How to Tie a Nail Knot
First, place your tool parallel to the end of your other rope.
Then holding each line with your thumb and forefingers wrap the first rope around the nail and the second rope.
Make about six to eight complete turns of wrapping.
Then pass the line through the nail or tube.
After which withdraw the nail and pull the two ends of the lines to tighten it up.
Trim the ends if you desire, and you finally have a finished nail knot!
The monkey’s fist or the monkey’s paw is a type of knot. It is named so because it looks similar to the animal’s closed fist. The end of the rope which looks like a hand is used as an anchor so it is easier to pitch. The knot is typically wound around a weight such as a small stone, piece of wood, marble and sometimes even folded paper. Newer variations of the monkey’s fist do not use a weight and instead the spare end is tucked into the knot. This makes the end less deadly when pitched.
In the nineteenth century, this type of knot was used by sailors as a weapon called a slungshot which eventually became common with street gang members of that era.

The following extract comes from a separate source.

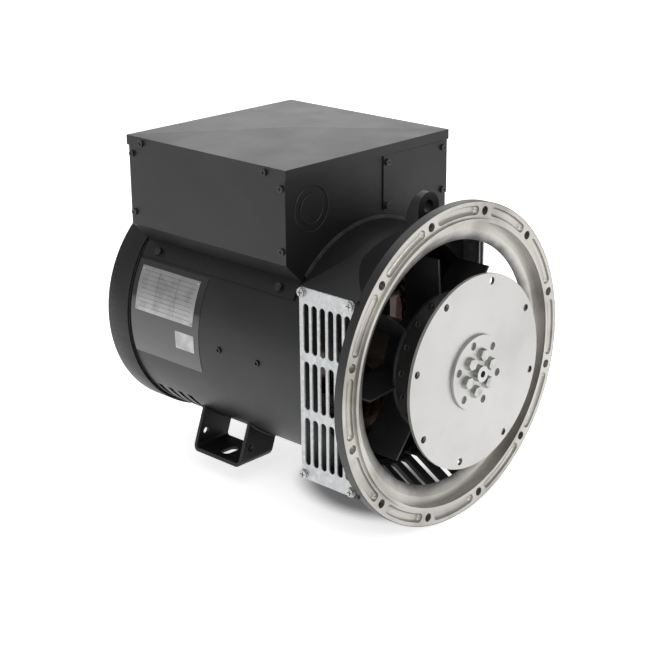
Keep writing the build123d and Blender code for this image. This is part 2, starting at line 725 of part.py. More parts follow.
# ================================================================ exciter
def exciter_stator():
    """The exciter's field core."""
    core = ring(EXCITER_R, EXCITER_BORE_R, *EXCITER_Y)
    cutter = block(-FIELD_SLOT_W / 2, FIELD_SLOT_W / 2, EXCITER_Y[0] - 1, EXCITER_Y[1] + 1,
                   EXCITER_BORE_R - 2, EXCITER_BORE_R + FIELD_SLOT_DEPTH)
    for slot in pattern(cutter, FIELD_SLOTS):
        core -= slot
    return core


def exciter_field_coils():
    """Rings of wire on both faces of the field core."""
    inner = EXCITER_BORE_R + 3
    return [ring(inner + COIL_BAND, inner, *span) for span in coil_spans(FIELD_COIL_REACH)]


def coil_spans(reach):
    """Where the end turns lie along Y, on both faces of the exciter's cores."""
    return ((EXCITER_Y[0] - reach[0], EXCITER_Y[0]), (EXCITER_Y[1], EXCITER_Y[1] + reach[1]))


def exciter_armature():
    """The exciter's rotating core, on the shaft."""
    core = ring(EXCITER_BORE_R - EXCITER_GAP, SHAFT_R + RUN_FIT, *EXCITER_Y)
    cutter = block(-ARMATURE_SLOT_W / 2, ARMATURE_SLOT_W / 2, EXCITER_Y[0] - 1, EXCITER_Y[1] + 1,
                   EXCITER_BORE_R - ARMATURE_SLOT_DEPTH, EXCITER_BORE_R + 2)
    for slot in pattern(cutter, ARMATURE_SLOTS):
        core -= slot
    return core


def armature_coils():
    """The armature's end turns."""
    outer = EXCITER_BORE_R - 5
    return [ring(outer, outer - COIL_BAND, *span) for span in coil_spans(ARMATURE_COIL_REACH)]


def rectifier_plate():
    """The plate that carries the diodes."""
    return ring(RECTIFIER_R, SHAFT_R + RUN_FIT, RECTIFIER_Y, RECTIFIER_Y + RECTIFIER_T)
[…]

In ancient China, the monkey’s fist was used to practice and learn the meteor hammer, a deadly weapon that consists of two weights on a chain. In the past, this type of rope is also employed in rock climbing. The anchor is inserted between cracks, however this is now considered obsolete and dangerous.
Monkey’s fists are also a great way to conceal and transport precious metal and gems. In fishing, they are used at the opposite ends of tow lines. This allows the net to be cast between boats allowing the trawl to be used between the two.
How to Tie a Monkey’s Fist
Make three turns around your hand; preferably around your index, middle and ring finger.
Make three turns perpendicular to the first set of loops.
Make three turns passing through the first loop and three more turns through the second loop.
Tighten the knot around a flexible core such as a ball of yarn. Whip or splice the end of the standing part. Splicing means you are creating a semi-permanent bond through braiding or weaving.